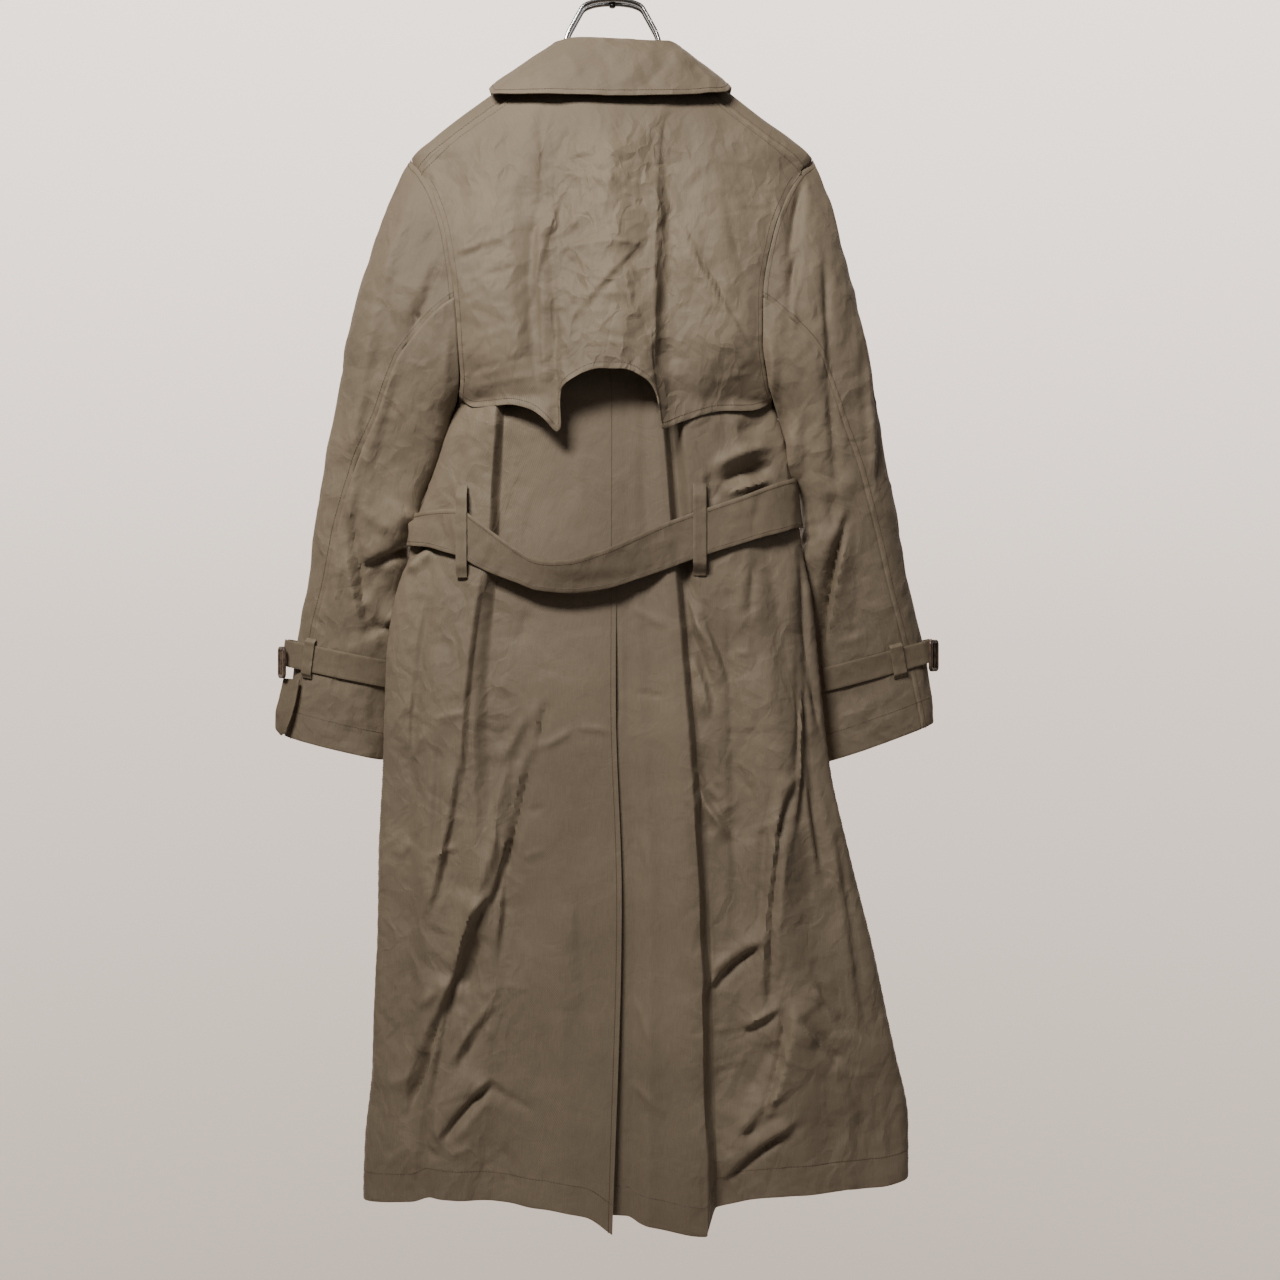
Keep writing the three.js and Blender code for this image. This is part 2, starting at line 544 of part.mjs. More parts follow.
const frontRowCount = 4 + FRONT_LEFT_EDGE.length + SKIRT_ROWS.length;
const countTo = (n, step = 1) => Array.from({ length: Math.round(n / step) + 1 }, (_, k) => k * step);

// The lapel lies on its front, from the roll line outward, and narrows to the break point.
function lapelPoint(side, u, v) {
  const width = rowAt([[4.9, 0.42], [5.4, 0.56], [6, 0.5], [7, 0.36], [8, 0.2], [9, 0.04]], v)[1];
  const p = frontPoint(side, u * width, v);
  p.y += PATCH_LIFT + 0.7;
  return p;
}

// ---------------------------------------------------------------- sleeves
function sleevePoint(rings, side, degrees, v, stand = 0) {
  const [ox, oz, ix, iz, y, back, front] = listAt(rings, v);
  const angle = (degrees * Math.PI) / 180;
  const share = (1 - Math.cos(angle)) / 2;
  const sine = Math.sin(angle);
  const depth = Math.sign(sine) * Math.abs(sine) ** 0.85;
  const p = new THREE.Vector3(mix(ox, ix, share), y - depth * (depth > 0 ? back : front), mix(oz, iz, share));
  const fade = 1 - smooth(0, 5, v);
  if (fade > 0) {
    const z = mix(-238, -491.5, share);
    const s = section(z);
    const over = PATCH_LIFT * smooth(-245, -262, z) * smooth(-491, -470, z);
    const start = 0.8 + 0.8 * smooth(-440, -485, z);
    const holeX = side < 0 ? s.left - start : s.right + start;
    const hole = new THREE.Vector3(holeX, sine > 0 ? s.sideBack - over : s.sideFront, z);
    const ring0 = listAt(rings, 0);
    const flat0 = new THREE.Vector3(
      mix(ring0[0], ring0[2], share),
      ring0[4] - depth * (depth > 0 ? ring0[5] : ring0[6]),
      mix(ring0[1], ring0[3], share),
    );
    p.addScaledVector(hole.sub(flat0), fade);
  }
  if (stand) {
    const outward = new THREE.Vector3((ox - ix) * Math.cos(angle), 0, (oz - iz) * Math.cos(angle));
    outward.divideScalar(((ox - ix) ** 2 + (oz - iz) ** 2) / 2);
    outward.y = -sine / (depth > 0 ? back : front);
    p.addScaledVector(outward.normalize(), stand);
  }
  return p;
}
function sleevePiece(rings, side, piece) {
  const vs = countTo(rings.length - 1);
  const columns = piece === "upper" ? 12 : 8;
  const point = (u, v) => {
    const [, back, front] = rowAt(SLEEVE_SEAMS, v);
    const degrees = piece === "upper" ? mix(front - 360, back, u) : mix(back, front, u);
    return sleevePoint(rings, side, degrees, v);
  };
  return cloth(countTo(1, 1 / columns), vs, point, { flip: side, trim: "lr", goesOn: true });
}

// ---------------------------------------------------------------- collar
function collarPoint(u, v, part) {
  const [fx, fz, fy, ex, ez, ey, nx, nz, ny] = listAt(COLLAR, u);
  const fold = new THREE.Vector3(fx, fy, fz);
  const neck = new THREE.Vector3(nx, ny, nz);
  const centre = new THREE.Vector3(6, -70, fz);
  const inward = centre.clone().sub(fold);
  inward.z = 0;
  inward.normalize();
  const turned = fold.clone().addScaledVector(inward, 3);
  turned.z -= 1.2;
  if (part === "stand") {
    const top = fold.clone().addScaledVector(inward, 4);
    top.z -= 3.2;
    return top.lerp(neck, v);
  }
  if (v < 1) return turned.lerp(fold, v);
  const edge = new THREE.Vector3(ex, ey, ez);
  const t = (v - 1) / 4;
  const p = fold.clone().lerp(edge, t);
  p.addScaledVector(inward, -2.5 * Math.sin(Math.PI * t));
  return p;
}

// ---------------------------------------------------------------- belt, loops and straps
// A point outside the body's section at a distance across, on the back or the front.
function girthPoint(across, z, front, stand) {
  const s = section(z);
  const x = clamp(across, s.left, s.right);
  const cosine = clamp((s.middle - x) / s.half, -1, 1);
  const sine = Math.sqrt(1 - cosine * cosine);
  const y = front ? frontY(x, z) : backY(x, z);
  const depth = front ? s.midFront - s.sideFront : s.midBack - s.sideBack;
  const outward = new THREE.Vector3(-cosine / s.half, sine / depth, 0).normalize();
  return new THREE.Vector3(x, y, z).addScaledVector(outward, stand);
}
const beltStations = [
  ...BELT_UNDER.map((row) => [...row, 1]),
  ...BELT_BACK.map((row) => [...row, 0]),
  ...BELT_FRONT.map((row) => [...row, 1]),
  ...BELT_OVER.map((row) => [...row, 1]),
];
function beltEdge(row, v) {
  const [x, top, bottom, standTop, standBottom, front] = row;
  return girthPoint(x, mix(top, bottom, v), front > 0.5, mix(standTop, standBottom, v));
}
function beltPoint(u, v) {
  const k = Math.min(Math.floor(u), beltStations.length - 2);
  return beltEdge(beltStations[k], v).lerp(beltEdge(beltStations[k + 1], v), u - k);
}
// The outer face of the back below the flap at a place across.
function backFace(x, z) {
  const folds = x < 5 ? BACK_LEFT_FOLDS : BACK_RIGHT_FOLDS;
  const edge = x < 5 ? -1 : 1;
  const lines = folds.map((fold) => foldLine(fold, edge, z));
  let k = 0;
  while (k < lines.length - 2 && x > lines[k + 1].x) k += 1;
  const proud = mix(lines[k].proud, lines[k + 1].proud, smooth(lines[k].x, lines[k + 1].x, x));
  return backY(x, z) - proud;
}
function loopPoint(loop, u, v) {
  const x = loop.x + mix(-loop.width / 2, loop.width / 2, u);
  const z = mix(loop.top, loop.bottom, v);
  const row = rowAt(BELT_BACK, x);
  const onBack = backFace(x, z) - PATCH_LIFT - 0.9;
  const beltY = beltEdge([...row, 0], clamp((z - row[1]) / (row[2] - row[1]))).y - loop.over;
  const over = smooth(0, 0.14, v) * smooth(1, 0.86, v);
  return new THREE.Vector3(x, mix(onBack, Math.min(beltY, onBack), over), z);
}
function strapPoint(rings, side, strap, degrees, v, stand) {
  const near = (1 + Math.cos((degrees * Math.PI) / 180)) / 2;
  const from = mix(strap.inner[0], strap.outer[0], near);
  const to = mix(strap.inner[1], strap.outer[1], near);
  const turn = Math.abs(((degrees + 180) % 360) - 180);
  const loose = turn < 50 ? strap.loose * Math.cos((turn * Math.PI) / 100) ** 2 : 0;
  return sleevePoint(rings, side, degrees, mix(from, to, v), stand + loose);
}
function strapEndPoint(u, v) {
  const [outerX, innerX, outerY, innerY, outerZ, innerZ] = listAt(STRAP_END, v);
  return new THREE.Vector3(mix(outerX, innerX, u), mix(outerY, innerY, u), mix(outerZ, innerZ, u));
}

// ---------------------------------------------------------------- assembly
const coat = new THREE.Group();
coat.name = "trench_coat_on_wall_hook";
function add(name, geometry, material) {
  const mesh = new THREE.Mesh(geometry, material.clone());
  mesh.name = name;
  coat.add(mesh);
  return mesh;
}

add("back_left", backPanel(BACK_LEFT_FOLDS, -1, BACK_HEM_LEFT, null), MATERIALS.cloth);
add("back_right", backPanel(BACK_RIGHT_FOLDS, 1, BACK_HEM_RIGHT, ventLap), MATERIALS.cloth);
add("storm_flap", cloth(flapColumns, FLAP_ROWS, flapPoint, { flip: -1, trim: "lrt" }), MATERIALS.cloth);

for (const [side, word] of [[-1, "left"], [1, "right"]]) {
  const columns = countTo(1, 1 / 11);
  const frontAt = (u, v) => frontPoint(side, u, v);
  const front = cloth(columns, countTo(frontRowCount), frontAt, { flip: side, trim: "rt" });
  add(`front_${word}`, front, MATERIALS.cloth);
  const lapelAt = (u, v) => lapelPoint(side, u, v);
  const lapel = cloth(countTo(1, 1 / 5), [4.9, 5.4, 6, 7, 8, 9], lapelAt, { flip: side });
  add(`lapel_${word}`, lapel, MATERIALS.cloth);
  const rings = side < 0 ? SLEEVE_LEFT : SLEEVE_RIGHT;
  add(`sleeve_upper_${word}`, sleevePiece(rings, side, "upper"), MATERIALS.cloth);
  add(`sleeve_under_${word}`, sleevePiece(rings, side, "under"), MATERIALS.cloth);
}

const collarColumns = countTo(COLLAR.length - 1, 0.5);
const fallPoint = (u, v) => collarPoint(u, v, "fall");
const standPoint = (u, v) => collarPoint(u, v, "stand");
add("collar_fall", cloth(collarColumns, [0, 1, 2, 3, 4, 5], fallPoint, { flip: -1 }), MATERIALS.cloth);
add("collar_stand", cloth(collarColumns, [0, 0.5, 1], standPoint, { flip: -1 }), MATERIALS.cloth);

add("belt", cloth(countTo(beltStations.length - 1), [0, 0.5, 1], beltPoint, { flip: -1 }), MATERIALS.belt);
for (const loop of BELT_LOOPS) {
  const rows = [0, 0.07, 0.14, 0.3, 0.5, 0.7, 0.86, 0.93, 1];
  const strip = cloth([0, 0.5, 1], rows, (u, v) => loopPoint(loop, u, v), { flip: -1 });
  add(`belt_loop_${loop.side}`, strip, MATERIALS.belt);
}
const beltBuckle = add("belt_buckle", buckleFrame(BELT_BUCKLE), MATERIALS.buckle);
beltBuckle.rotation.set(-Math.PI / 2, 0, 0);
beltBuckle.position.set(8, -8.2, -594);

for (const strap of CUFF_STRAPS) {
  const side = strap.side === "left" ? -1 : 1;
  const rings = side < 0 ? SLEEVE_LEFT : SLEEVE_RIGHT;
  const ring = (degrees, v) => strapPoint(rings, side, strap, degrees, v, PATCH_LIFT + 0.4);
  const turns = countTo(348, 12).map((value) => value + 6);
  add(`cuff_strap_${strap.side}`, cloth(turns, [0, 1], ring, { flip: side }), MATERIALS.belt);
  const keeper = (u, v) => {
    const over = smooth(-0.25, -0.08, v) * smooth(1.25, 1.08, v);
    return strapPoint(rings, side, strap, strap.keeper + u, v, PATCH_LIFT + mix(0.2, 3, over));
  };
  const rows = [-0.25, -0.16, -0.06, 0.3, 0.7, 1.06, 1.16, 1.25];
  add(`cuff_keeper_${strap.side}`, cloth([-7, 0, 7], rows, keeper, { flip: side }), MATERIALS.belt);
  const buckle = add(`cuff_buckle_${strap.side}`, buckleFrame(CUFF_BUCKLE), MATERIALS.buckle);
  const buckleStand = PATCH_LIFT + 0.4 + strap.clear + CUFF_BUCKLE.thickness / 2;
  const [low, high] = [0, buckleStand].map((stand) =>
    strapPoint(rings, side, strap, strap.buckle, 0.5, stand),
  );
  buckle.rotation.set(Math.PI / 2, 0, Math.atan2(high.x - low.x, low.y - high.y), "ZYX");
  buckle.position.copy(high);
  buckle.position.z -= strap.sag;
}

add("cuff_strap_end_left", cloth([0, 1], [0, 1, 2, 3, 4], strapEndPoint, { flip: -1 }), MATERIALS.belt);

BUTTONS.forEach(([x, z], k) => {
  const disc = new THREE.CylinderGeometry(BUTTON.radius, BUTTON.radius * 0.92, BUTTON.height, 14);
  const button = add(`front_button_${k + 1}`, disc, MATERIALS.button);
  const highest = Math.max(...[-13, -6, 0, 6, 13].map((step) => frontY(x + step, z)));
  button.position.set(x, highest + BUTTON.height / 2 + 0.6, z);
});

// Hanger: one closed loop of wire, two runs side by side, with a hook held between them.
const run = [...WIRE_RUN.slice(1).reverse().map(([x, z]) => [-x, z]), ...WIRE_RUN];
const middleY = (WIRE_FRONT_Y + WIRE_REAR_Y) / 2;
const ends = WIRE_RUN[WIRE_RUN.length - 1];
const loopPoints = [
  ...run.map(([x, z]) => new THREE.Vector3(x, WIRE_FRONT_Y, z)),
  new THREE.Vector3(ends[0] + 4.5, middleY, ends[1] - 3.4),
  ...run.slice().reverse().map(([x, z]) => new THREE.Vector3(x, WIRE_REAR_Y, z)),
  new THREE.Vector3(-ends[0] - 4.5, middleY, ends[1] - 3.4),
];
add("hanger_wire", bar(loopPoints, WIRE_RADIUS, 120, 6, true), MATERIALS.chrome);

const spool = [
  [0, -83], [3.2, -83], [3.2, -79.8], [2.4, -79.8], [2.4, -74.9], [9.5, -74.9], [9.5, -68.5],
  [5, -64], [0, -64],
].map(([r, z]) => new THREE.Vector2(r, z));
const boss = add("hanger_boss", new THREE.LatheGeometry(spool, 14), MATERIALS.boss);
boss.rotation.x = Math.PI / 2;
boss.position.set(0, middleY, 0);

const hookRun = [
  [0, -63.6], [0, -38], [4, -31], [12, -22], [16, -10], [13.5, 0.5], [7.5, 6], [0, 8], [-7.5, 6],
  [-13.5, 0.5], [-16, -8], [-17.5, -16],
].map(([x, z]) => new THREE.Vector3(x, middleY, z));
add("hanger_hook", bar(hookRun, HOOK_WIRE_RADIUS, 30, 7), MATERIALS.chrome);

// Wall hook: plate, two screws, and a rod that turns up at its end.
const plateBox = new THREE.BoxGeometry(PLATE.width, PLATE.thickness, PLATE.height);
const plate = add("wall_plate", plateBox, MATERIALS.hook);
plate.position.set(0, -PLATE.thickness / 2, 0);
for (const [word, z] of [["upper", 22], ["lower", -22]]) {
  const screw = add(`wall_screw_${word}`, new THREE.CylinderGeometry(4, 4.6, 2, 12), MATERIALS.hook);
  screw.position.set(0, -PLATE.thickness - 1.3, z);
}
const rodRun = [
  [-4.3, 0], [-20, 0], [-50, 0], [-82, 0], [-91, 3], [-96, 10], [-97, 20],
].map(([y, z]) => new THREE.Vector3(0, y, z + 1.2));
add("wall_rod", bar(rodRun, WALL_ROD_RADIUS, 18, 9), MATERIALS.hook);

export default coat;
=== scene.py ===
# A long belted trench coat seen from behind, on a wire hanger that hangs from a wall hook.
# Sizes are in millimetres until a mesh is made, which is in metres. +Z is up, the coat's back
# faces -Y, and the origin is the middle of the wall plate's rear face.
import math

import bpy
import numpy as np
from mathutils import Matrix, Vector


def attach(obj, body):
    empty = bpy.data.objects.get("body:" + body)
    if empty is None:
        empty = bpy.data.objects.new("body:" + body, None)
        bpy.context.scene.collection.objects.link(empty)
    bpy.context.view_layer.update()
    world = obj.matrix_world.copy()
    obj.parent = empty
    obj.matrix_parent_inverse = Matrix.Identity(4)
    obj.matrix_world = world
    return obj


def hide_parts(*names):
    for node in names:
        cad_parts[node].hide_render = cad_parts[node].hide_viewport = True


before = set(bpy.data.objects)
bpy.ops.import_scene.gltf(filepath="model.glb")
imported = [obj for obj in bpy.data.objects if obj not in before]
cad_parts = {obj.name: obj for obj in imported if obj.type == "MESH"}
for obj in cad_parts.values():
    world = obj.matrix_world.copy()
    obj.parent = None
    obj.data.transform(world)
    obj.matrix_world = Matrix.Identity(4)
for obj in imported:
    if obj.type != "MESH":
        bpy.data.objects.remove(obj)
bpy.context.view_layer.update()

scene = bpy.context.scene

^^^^

__Short exercise__. Exactly the lines from the line containing "boss.rotation.x = Math.PI / 2;" to the line containing "cad_parts[node].hide_render = cad_parts[node].hide_viewport", both included, are to be set down; no other line belongs in the answer.

__Full answer__.
boss.rotation.x = Math.PI / 2;
boss.position.set(0, middleY, 0);

const hookRun = [
  [0, -63.6], [0, -38], [4, -31], [12, -22], [16, -10], [13.5, 0.5], [7.5, 6], [0, 8], [-7.5, 6],
  [-13.5, 0.5], [-16, -8], [-17.5, -16],
].map(([x, z]) => new THREE.Vector3(x, middleY, z));
add("hanger_hook", bar(hookRun, HOOK_WIRE_RADIUS, 30, 7), MATERIALS.chrome);

// Wall hook: plate, two screws, and a rod that turns up at its end.
const plateBox = new THREE.BoxGeometry(PLATE.width, PLATE.thickness, PLATE.height);
const plate = add("wall_plate", plateBox, MATERIALS.hook);
plate.position.set(0, -PLATE.thickness / 2, 0);
for (const [word, z] of [["upper", 22], ["lower", -22]]) {
  const screw = add(`wall_screw_${word}`, new THREE.CylinderGeometry(4, 4.6, 2, 12), MATERIALS.hook);
  screw.position.set(0, -PLATE.thickness - 1.3, z);
}
const rodRun = [
  [-4.3, 0], [-20, 0], [-50, 0], [-82, 0], [-91, 3], [-96, 10], [-97, 20],
].map(([y, z]) => new THREE.Vector3(0, y, z + 1.2));
add("wall_rod", bar(rodRun, WALL_ROD_RADIUS, 18, 9), MATERIALS.hook);

export default coat;
=== scene.py ===
# A long belted trench coat seen from behind, on a wire hanger that hangs from a wall hook.
# Sizes are in millimetres until a mesh is made, which is in metres. +Z is up, the coat's back
# faces -Y, and the origin is the middle of the wall plate's rear face.
import math

import bpy
import numpy as np
from mathutils import Matrix, Vector


def attach(obj, body):
    empty = bpy.data.objects.get("body:" + body)
    if empty is None:
        empty = bpy.data.objects.new("body:" + body, None)
        bpy.context.scene.collection.objects.link(empty)
    bpy.context.view_layer.update()
    world = obj.matrix_world.copy()
    obj.parent = empty
    obj.matrix_parent_inverse = Matrix.Identity(4)
    obj.matrix_world = world
    return obj


def hide_parts(*names):
    for node in names:
        cad_parts[node].hide_render = cad_parts[node].hide_viewport = True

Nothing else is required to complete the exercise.